The Honolulu-based retailer tapped New York-based Macquarie Capital to help it review its strategic alternatives, which could include selling the company, Aloha's top executive confirmed to Pacific Business News. Other strategic alternatives include strategic joint ventures or partnerships, the sale of a portion or all of the company's stock, and continuing to operate the company in its current form.
Aloha Petroleum is the largest independent gasoline marketer and one of the largest convenience store operators in Hawaii. However, according to the news outlet, the company is now finding growth opportunities in its core business in the state to be limited.

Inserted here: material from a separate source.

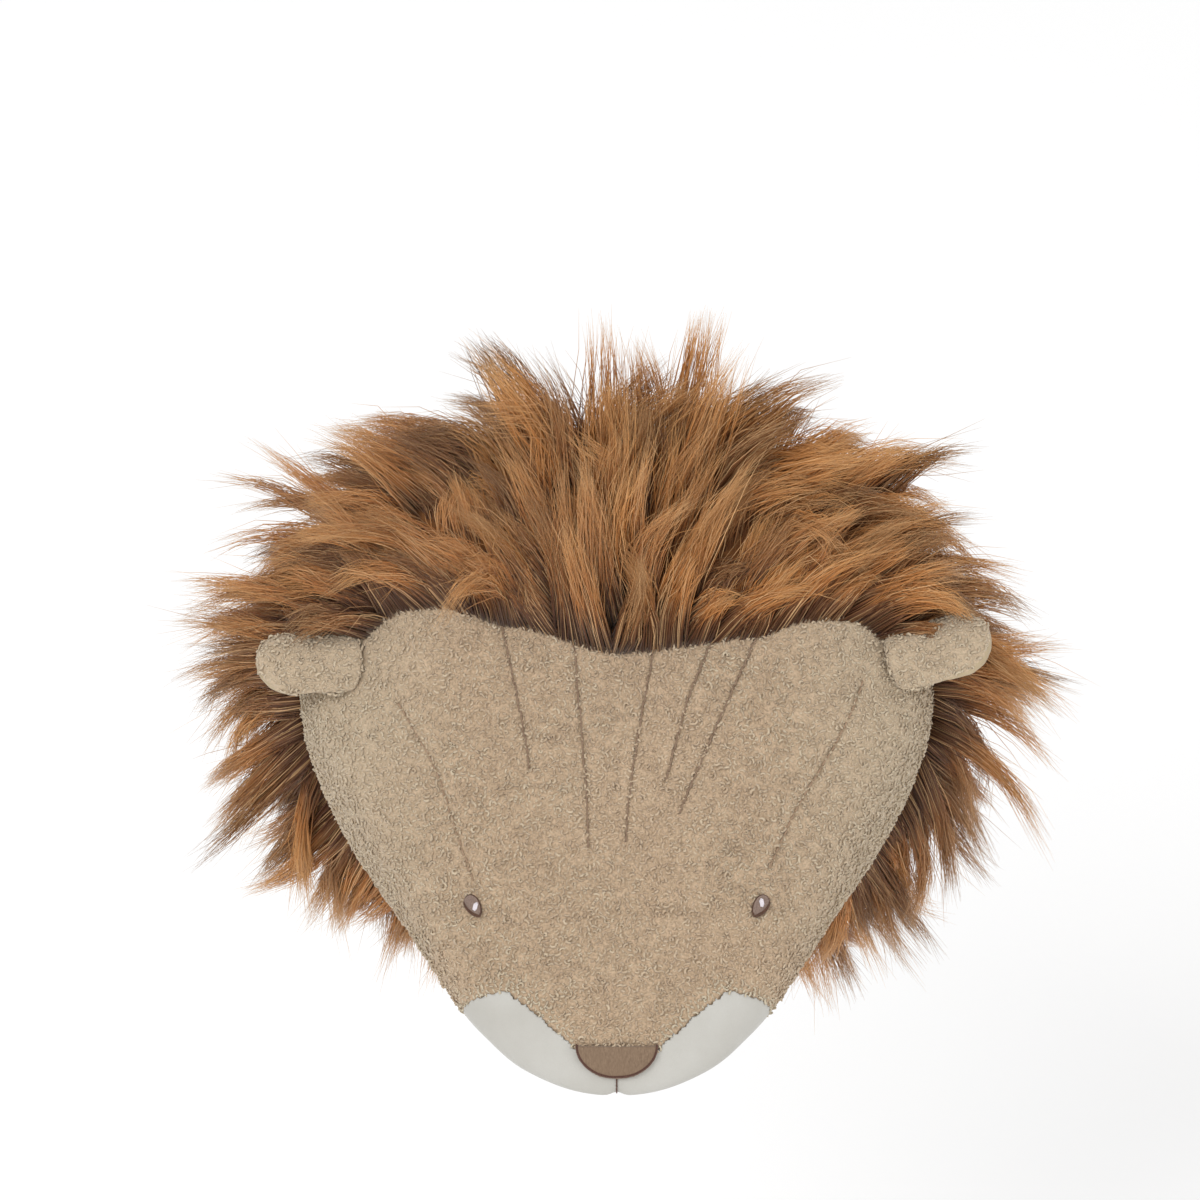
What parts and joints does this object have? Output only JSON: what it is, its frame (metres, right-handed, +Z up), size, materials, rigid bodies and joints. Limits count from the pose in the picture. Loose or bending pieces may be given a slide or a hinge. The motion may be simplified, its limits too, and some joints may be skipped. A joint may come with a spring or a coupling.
{
  "type": "plush lion head wall decoration",
  "caption": "Soft stuffed lion head with a long fur mane, side ears and a smooth muzzle, on a flat round back that hangs against a wall.",
  "frame": {"origin": "centre of the back panel's rear face, which lies against the wall", "axes": "+Y into the wall, so the face looks along -Y; +Z up; +X to the right of someone who looks at the face"},
  "size_m": [0.3863, 0.2351, 0.3709],
  "materials": {
    "face_fabric": "short curly pile, matt",
    "muzzle_fabric": "smooth short nap",
    "mane_fur": "long silky pile",
    "nose_fabric": "smooth nap, stitched edge",
    "eye_thread": "satin stitch",
    "lining_fabric": "smooth short nap",
    "back_felt": "matt felt over a stiff board"
  },
  "bodies": {
    "root": {"face": "face_fabric", "muzzle": "muzzle_fabric", "mane": "mane_fur", "nose": "nose_fabric", "eye_left": "eye_thread", "eye_right": "eye_thread", "ear_left": "face_fabric", "ear_right": "face_fabric", "ear_lining_left": "lining_fabric", "ear_lining_right": "lining_fabric", "back_panel": "back_felt"}
  },
  "joints": []
}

"Aloha Petroleum has a remarkable history of growth in the Hawaii market, which resulted from strategic decisions to build new stores and terminals, as well as through acquisitions such as the Shell Hawaii operations in November 2010," Aloha Petroleum President and CEO Richard Parry told PBN via email. "Macquarie Capital's global expertise will assist Aloha in determining our next strategic directions that will best position our company for the future. The review will continue for the near term."
Macquarie Capital's parent company, Macquarie Group, owns Hawaii Gas, the state's only franchised gas utility, the news outlet added.
Aloha Petroleum Ltd. markets through almost 100 Shell-, Aloha- and Mahalo-branded fueling stations and 40 Aloha Island Mart convenience stores throughout the state.